Do the properties identified under the Three Property Rule have to be of similar value?
No, the IRS does not require the three identified replacement properties to be of similar value when using the Three Property Rule. One of the key advantages of this rule is that it places no restrictions on the total value of the identified properties. For example, a taxpayer selling a property for $1 million can identify three replacement properties worth $1.5 million each, totaling $4.5 million, and still remain compliant as long as only three are listed.
However, while identification imposes no value limits, the ultimate exchange must still meet the broader requirements of a valid 1031 exchange. To defer all taxes, the taxpayer generally must acquire replacement property (or properties) of equal or greater value than the relinquished property and reinvest all net proceeds. Additionally, debt replacement rules apply, meaning any mortgage paid off must be replaced with equivalent or greater financing. Thus, even though identification is value-agnostic, tax deferral success depends heavily on acquisition structure.
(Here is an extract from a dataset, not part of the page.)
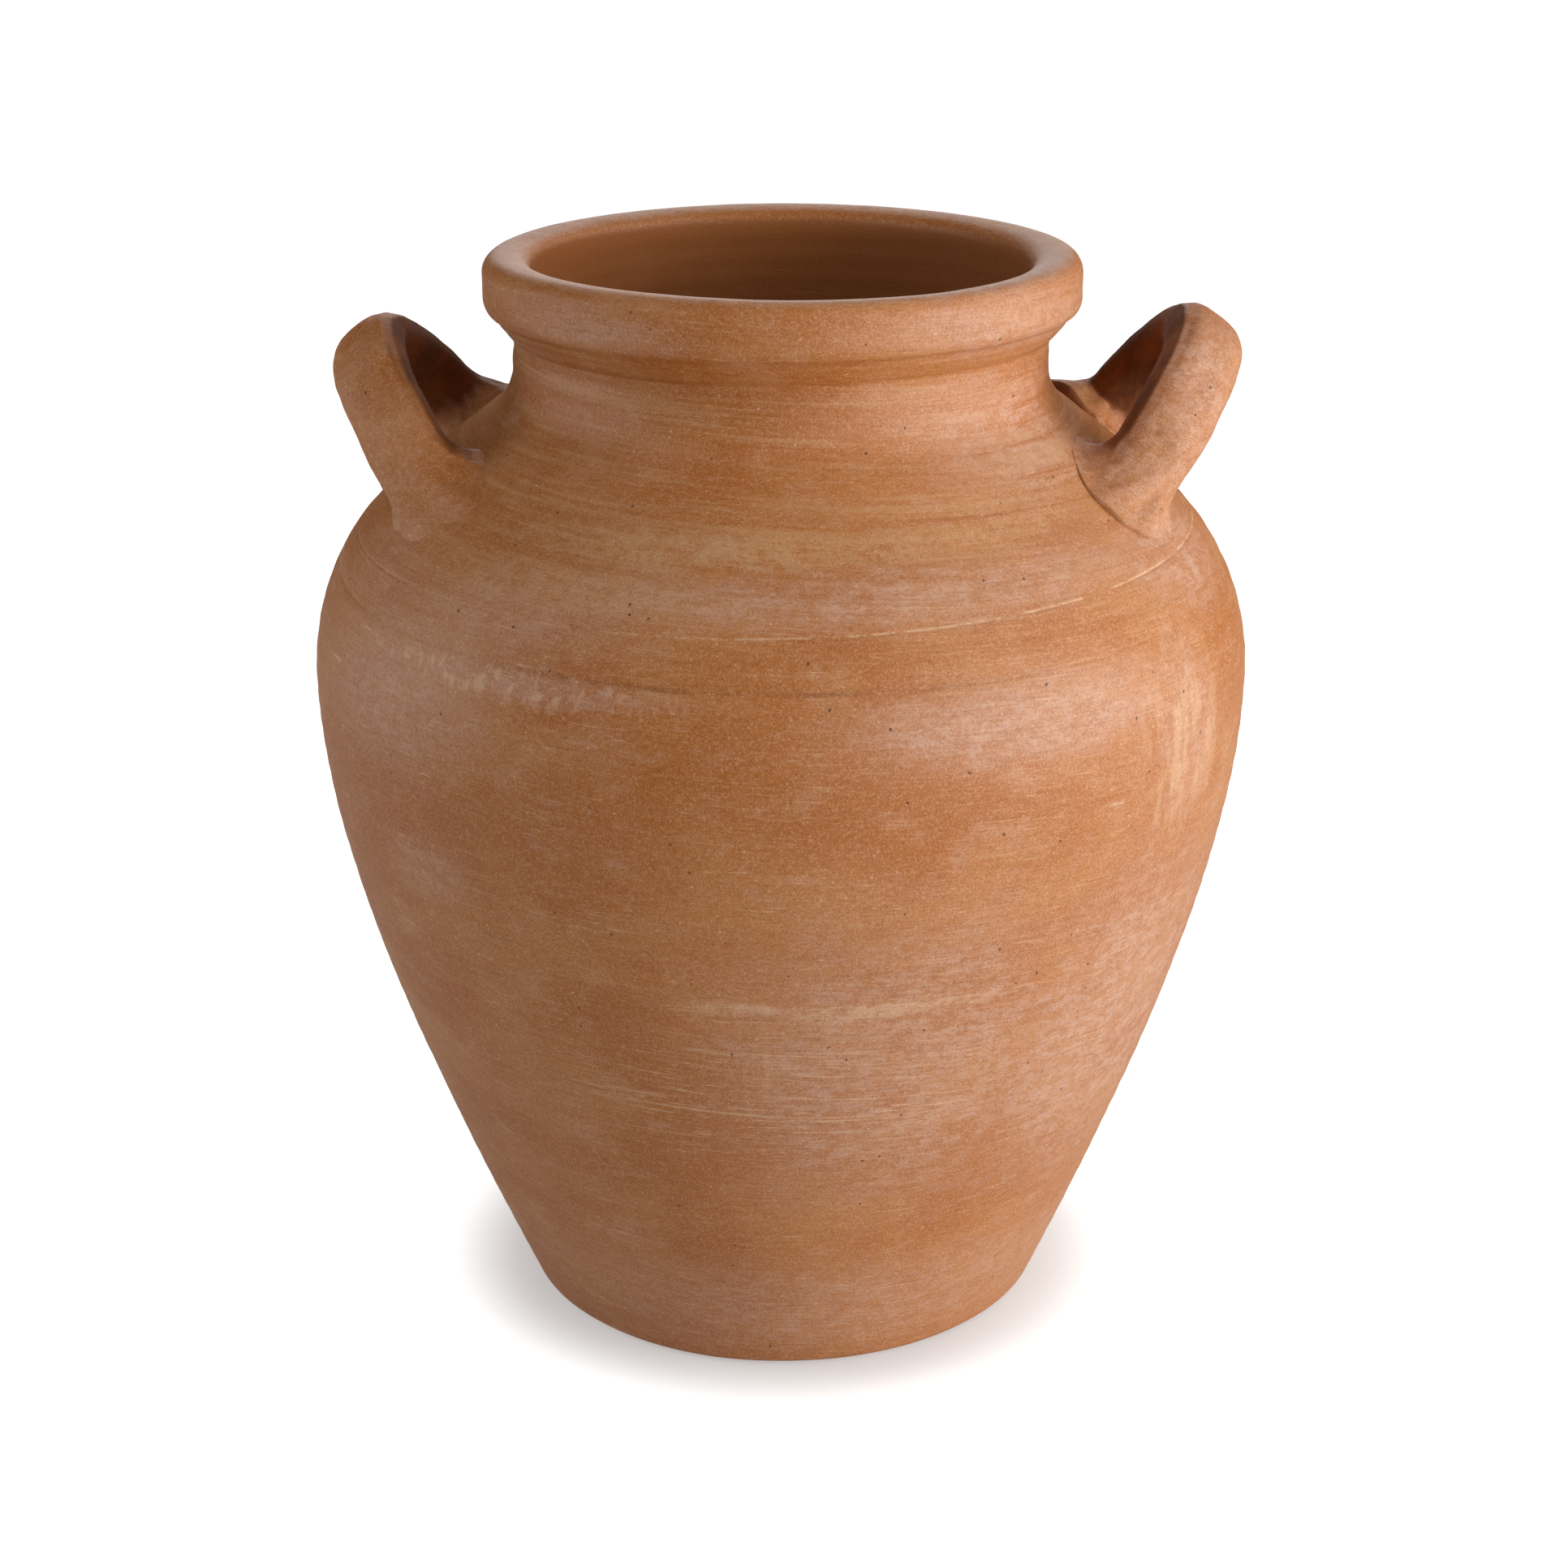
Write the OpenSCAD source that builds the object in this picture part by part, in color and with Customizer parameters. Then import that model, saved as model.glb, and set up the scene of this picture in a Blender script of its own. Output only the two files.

How do I document the identification of properties under the Three Property Rule?
Proper documentation of property identification is essential for compliance with the Three Property Rule. The taxpayer must provide a written description of each identified replacement property to a qualified intermediary, closing agent, or another party to the exchange before the 45-day identification deadline expires. The description must be unambiguous—typically including the property’s street address, legal description, or other clear identifiers—to prevent disputes about what was intended.
It is recommended to send the identification notice via a method that provides proof of delivery, such as certified mail or email with a read receipt, especially when delivered close to the deadline. While a formal contract is not required at this stage, the identification must be definite and made in good faith. Oral identifications are not valid. Investors should keep copies of all identification documents and correspondence as part of their exchange records to provide evidence in case of an IRS audit or inquiry.